The following article was published in the Florida Current on July 13, 2011:

Doctors ask federal judge to block new gun law

Doctors opposed to a new law that limits their ability to ask patients about guns went before a federal judge on Wednesday.

During a contentious hearing in Miami attorneys representing groups of doctors — as well as some individual doctors — asked for an injunction against HB 155. The judge in the case did not rule from the bench but she is expected to rule in the next few weeks.
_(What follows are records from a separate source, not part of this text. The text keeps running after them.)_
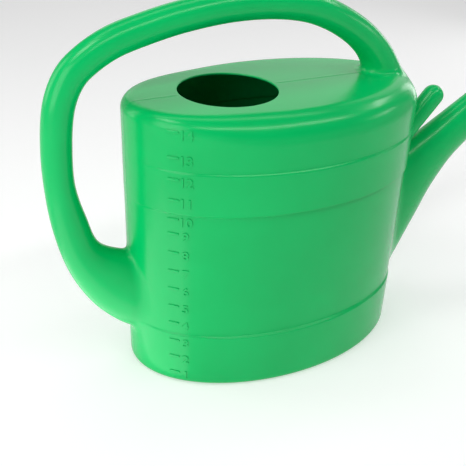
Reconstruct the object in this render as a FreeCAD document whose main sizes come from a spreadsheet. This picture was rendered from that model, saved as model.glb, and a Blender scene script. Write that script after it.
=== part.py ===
"""Fourteen-litre watering can: a hollow oval tank with a hoop handle, a tapered spout,
a peg that stores the rose, raised litre marks, and a two-piece push-on rose."""

import FreeCAD, Part
import math
import os

# Driving sizes, in millimetres and degrees. X runs from handle to spout, Z is up.
SIZES = {
    # tank
    "wall": 2.2,
    "tank_half_length": 162.0,
    "base_half_width": 99.0,
    "panel_half_width": 95.5,
    "belt_half_width": 99.5,
    "upper_half_width": 97.5,
    "base_ledge_z": 65.5,
    "belt_low_z": 204.5,
    "belt_high_z": 249.0,
    "tank_height": 300.0,
    "ledge_rise": 3.0,
    "belt_ledge_rise": 1.6,
    "shoulder_radius": 26.0,
    "base_radius": 6.0,
    "filler_x": -55.5,
    "filler_radius": 49.5,
    "joint_low_z": 60.0,
    "joint_high_z": 253.0,
    "joint_spout_z": 222.0,
    "slab_length": 1000.0,
    "slab_width": 240.0,
    # spout
    "spout_angle": 39.0,
    "tip_x": 366.0,
    "tip_z": 312.0,
    "tip_radius": 12.0,
    "tip_length": 30.0,
    # peg that holds the rose while it is off the spout
    "peg_angle": 49.3,
    "peg_root_x": 150.0,
    "peg_root_z": 198.0,
    "peg_length": 96.0,
    "peg_radius": 12.0,
    "collar_radius": 12.6,
    "collar_end": 38.0,
    "collar_slope": 6.0,
    # rose
    "socket_gap": 0.3,
    "socket_wall": 2.0,
    "socket_length": 26.0,
    "funnel_length": 40.0,
    "face_radius": 33.0,
    "rim_length": 9.0,
    "face_skin": 1.6,
    "face_dome": 4.0,
    "collar_length": 6.0,
    "jet_radius": 0.9,
    "jet_pitch": 6.6,
    "jet_rings": 4.0,
    # litre scale
    "mark_x": -139.0,
    "mark_first_z": 14.0,
    "mark_pitch": 21.2,
    "mark_tenth_z": 199.5,
    "marks_below_belt": 9.0,
    "marks_up_the_belt": 4.0,
    "mark_last_z": 288.0,
    "mark_length": 11.4,
    "mark_height": 2.4,
    "mark_rise": 0.7,
    "digit_width": 4.2,
    "digit_height": 8.4,
    "digit_stroke": 1.1,
    "digit_gap": 5.0,
    "number_arc": 18.4,
    "number_drop": 3.0,
    "mark_sunk": 2.7,
}

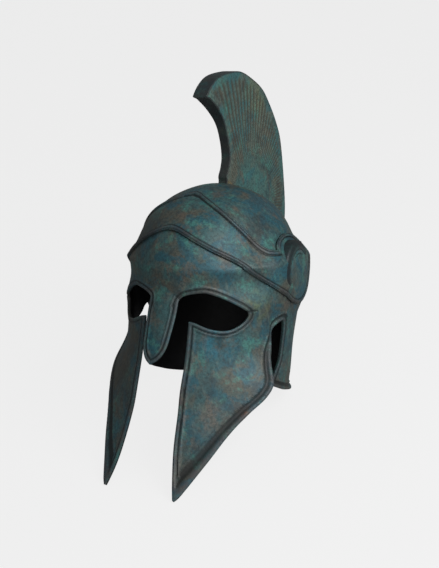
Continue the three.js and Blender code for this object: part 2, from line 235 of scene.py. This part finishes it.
def cut_sheet(surface, metal, cells, split, near, closed):
    """Triangles over a surface of two shares, fine near the edge of the metal and cut off there.

    Cells counts the coarse cells each way. Those between the two distances near the edge are split further.
    """
    across, down = cells
    i, j = np.meshgrid(np.arange(across + 1), np.arange(down + 1), indexing="ij")
    clear = metal(surface(i.ravel() / across, j.ravel() / down)).reshape(i.shape)
    corners = np.stack([clear[:-1, :-1], clear[1:, :-1], clear[1:, 1:], clear[:-1, 1:]])
    kept = corners.max(axis=0) > -near[0]
    fine = kept & (corners.min(axis=0) < near[1])
    spots, faces = {}, []

    def spot(a, b):
        key = (a % (across * split) if closed else a, b)
        return spots.setdefault(key, len(spots))

    def is_fine(a, b):
        a = a % across if closed else a
        return 0 <= a < across and 0 <= b < down and fine[a, b]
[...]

The measure, which was signed into law by Gov. Rick Scott, says that doctors cannot keep records on whether or not a patient owns guns if it is not relevant to the patient’s medical condition. The law also discourages, but does not ban, questions about gun ownership. It was pushed by the National Rifle Association in the wake of an incident where a doctor stopped seeing an Ocala couple after they refused to answer questions about gun ownership.

The Palm Beach Post reported that Douglas Hallward-Driemeier, a Washington D.C. attorney from the firm of Ropes & Gray, told Judge Marcia G. Cooke that the law violated physicians’ First Amendment right to free speech.

He told the judge that doctors regularly warn patients about many health risks and said there was no precedent in law “where lobbyists for powerful interests can say to a doctor, ‘Just don’t say that.'”

He warned that other groups — like the tobacco industry — might push for a similar law in the future if the measure remained in place.

The Miami Herald reported that Cooke — Gov. Jeb Bush’s former chief inspector general who was appointed to the bench by former President George W. Bush — asked lawyers for both sides plenty of questions about the measure.

“What I need to determine, is the legislation itself an unconstitutional burden on speech?” the Herald quoted Cooke. “What can’t you do now that you could do before?”

The Herald also quoted Jason Vail, an attorney representing the state who said that the “statute was carefully crafted so it doesn’t interfere with the professional judgement of the practitioner.”